• [Given exercise]:
Your task is to output the data exactly as it stands.
# START OF Stored data
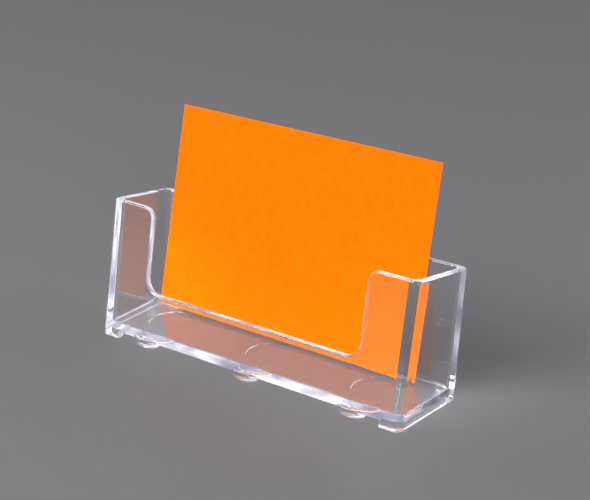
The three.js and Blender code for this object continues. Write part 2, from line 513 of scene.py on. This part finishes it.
def grey_surface():
    made, nodes, links, shader = material("grey_table")
    colour_by(nodes, links, noise(nodes, links, TABLE_TONE), TABLE_SHADES, shader.inputs["Base Color"])
    shader.inputs["Roughness"].default_value = TABLE_ROUGHNESS
    return made


def dress(piece, made):
    piece.data.materials.clear()
    piece.data.materials.append(made)


# Stage, lights and camera

def floor():
    half = TABLE_HALF_WIDTH
    bm = bmesh.new()
    corners = [(-half, -half), (half, -half), (half, half), (-half, half)]
    bm.faces.new([bm.verts.new((x, y, -FLOOR_GAP)) for x, y in corners])
    table = add_mesh("table", bm)
    dress(table, grey_surface())


def softbox(name, place, aim, size, power, colour):
    lamp = bpy.data.lights.new(name, "AREA")
    lamp.shape = "RECTANGLE"
    lamp.size, lamp.size_y = size
    lamp.energy = power
    lamp.color = colour
    piece = add_object(name, lamp)
    piece.location = place
    piece.visible_camera = False
    piece.rotation_euler = (Vector(aim) - Vector(place)).to_track_quat("-Z", "Y").to_euler()


def studio():
    world = bpy.data.worlds.new("studio")
    bpy.context.scene.world = world
    world.use_nodes = True
    background = world.node_tree.nodes["Background"]
    background.inputs["Color"].default_value = WORLD_COLOUR
    background.inputs["Strength"].default_value = WORLD_STRENGTH
    bpy.context.scene.view_settings.view_transform = "Standard"


def camera():
    data = bpy.data.cameras.new("camera")
    data.sensor_width = SENSOR_WIDTH
    data.lens = FOCAL_LENGTH
    data.clip_start = NEAR_CLIP
    piece = add_object("camera", data)
    right = Vector((math.cos(YAW), math.sin(YAW), 0))
    ahead = Vector((-math.sin(YAW), math.cos(YAW), 0))
    forward = math.cos(PITCH) * ahead - Vector((0, 0, math.sin(PITCH)))
    up = right.cross(forward)
    rolled_right = math.cos(ROLL) * right + math.sin(ROLL) * up
    rolled_up = math.cos(ROLL) * up - math.sin(ROLL) * right
    turn = Matrix((rolled_right, rolled_up, -forward)).transposed().to_4x4()
    piece.matrix_world = Matrix.Translation(CAMERA_PLACE) @ turn
    bpy.context.scene.camera = piece


holder = build_holder()
dress(holder, clear_plastic())
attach(holder, "holder")
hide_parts("card_holder")

card = build_card()
dress(card, card_paper())
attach(card, "card")
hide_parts("card")

floor()
for light in SOFTBOXES:
    softbox(*light)
studio()
camera()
# END OF Stored data
• [Solution to the problem]:
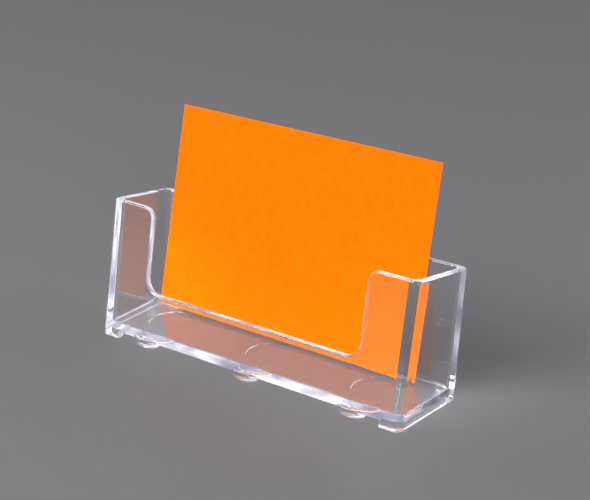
The three.js and Blender code for this object continues. Write part 2, from line 513 of scene.py on. This part finishes it.
def grey_surface():
    made, nodes, links, shader = material("grey_table")
    colour_by(nodes, links, noise(nodes, links, TABLE_TONE), TABLE_SHADES, shader.inputs["Base Color"])
    shader.inputs["Roughness"].default_value = TABLE_ROUGHNESS
    return made


def dress(piece, made):
    piece.data.materials.clear()
    piece.data.materials.append(made)


# Stage, lights and camera

def floor():
    half = TABLE_HALF_WIDTH
    bm = bmesh.new()
    corners = [(-half, -half), (half, -half), (half, half), (-half, half)]
    bm.faces.new([bm.verts.new((x, y, -FLOOR_GAP)) for x, y in corners])
    table = add_mesh("table", bm)
    dress(table, grey_surface())


def softbox(name, place, aim, size, power, colour):
    lamp = bpy.data.lights.new(name, "AREA")
    lamp.shape = "RECTANGLE"
    lamp.size, lamp.size_y = size
    lamp.energy = power
    lamp.color = colour
    piece = add_object(name, lamp)
    piece.location = place
    piece.visible_camera = False
    piece.rotation_euler = (Vector(aim) - Vector(place)).to_track_quat("-Z", "Y").to_euler()


def studio():
    world = bpy.data.worlds.new("studio")
    bpy.context.scene.world = world
    world.use_nodes = True
    background = world.node_tree.nodes["Background"]
    background.inputs["Color"].default_value = WORLD_COLOUR
    background.inputs["Strength"].default_value = WORLD_STRENGTH
    bpy.context.scene.view_settings.view_transform = "Standard"


def camera():
    data = bpy.data.cameras.new("camera")
    data.sensor_width = SENSOR_WIDTH
    data.lens = FOCAL_LENGTH
    data.clip_start = NEAR_CLIP
    piece = add_object("camera", data)
    right = Vector((math.cos(YAW), math.sin(YAW), 0))
    ahead = Vector((-math.sin(YAW), math.cos(YAW), 0))
    forward = math.cos(PITCH) * ahead - Vector((0, 0, math.sin(PITCH)))
    up = right.cross(forward)
    rolled_right = math.cos(ROLL) * right + math.sin(ROLL) * up
    rolled_up = math.cos(ROLL) * up - math.sin(ROLL) * right
    turn = Matrix((rolled_right, rolled_up, -forward)).transposed().to_4x4()
    piece.matrix_world = Matrix.Translation(CAMERA_PLACE) @ turn
    bpy.context.scene.camera = piece


holder = build_holder()
dress(holder, clear_plastic())
attach(holder, "holder")
hide_parts("card_holder")

card = build_card()
dress(card, card_paper())
attach(card, "card")
hide_parts("card")

floor()
for light in SOFTBOXES:
    softbox(*light)
studio()
camera()